>>>>

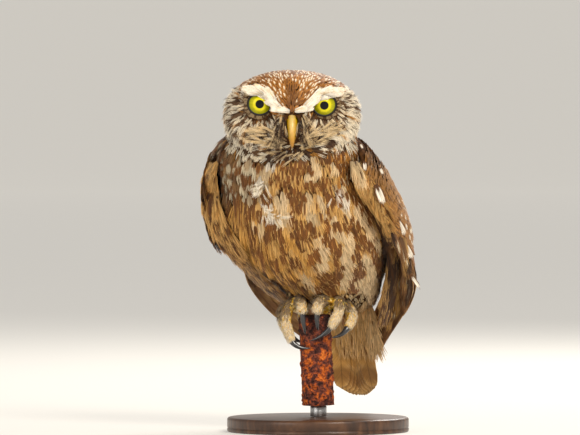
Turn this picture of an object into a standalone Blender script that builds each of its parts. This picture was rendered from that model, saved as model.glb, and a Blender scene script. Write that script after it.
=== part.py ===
"""A little owl gripping the end of a rusty rod, as a still, life-size display model.

Blender 4.5 script, metres, +Z up. Lengths below are millimetres until a mesh is made.
The bird looks towards -Y. Its body is turned a little to its own right and leans forward, and its head faces -Y.
"""
import math
import random

import bpy
import bmesh
from mathutils import Matrix, Vector

# Units and the gap that neighbouring pieces keep, in millimetres

MM = 0.001
GAP = 0.3
SHELL_MOST = 1.7
WELD = 1e-6

# Stand and rod

BASE_RADIUS = 50.0
BASE_THICK = 8.0
BASE_CHAMFER = 1.5
STAND_ROD_RADIUS = 4.5
STAND_ROD_TOP = 14.0
PERCH_RADIUS = 9.1
PERCH_TOP = Vector((-2.0, 0.0, 64.1))
PERCH_FOOT = Vector((0.25, 0.0, STAND_ROD_TOP + GAP))
PERCH_EDGE = 0.9

# How the body and head stand

BODY_ORIGIN = Vector((-1.3, 0.0, 64.1))
BODY_YAW = math.radians(-20.0)
HEAD_CENTRE = Vector((-14.3, -29.3, 175.2))
HEAD_PITCH = math.radians(9.0)
HEAD_HALF_WIDTH = 38.2
HEAD_UP = 24.2
HEAD_DOWN = 26.0
HEAD_FRONT = 27.5
HEAD_BACK = 32.0
HEAD_SQUARENESS = {"up": 2.12, "down": 2.35}
HEAD_ROWS = 16
HEAD_SIDES = 32

# Eyes and bill, in the head's own frame: x to the bird's left, y backwards, z up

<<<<

GOAL: Extract the listing in its entirety and repeat it exactly.

COMPLETE ANSWER:
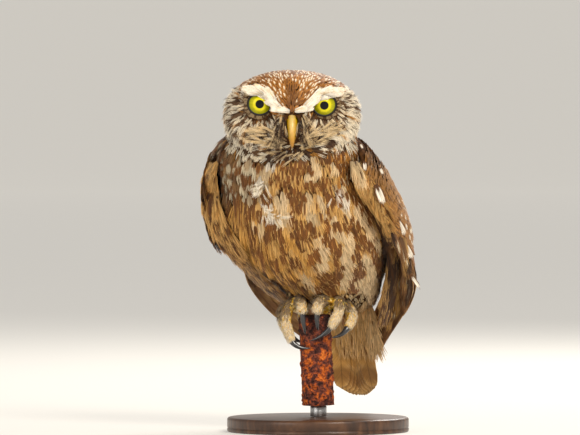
Turn this picture of an object into a standalone Blender script that builds each of its parts. This picture was rendered from that model, saved as model.glb, and a Blender scene script. Write that script after it.
=== part.py ===
"""A little owl gripping the end of a rusty rod, as a still, life-size display model.

Blender 4.5 script, metres, +Z up. Lengths below are millimetres until a mesh is made.
The bird looks towards -Y. Its body is turned a little to its own right and leans forward, and its head faces -Y.
"""
import math
import random

import bpy
import bmesh
from mathutils import Matrix, Vector

# Units and the gap that neighbouring pieces keep, in millimetres

MM = 0.001
GAP = 0.3
SHELL_MOST = 1.7
WELD = 1e-6

# Stand and rod

BASE_RADIUS = 50.0
BASE_THICK = 8.0
BASE_CHAMFER = 1.5
STAND_ROD_RADIUS = 4.5
STAND_ROD_TOP = 14.0
PERCH_RADIUS = 9.1
PERCH_TOP = Vector((-2.0, 0.0, 64.1))
PERCH_FOOT = Vector((0.25, 0.0, STAND_ROD_TOP + GAP))
PERCH_EDGE = 0.9

# How the body and head stand

BODY_ORIGIN = Vector((-1.3, 0.0, 64.1))
BODY_YAW = math.radians(-20.0)
HEAD_CENTRE = Vector((-14.3, -29.3, 175.2))
HEAD_PITCH = math.radians(9.0)
HEAD_HALF_WIDTH = 38.2
HEAD_UP = 24.2
HEAD_DOWN = 26.0
HEAD_FRONT = 27.5
HEAD_BACK = 32.0
HEAD_SQUARENESS = {"up": 2.12, "down": 2.35}
HEAD_ROWS = 16
HEAD_SIDES = 32

# Eyes and bill, in the head's own frame: x to the bird's left, y backwards, z up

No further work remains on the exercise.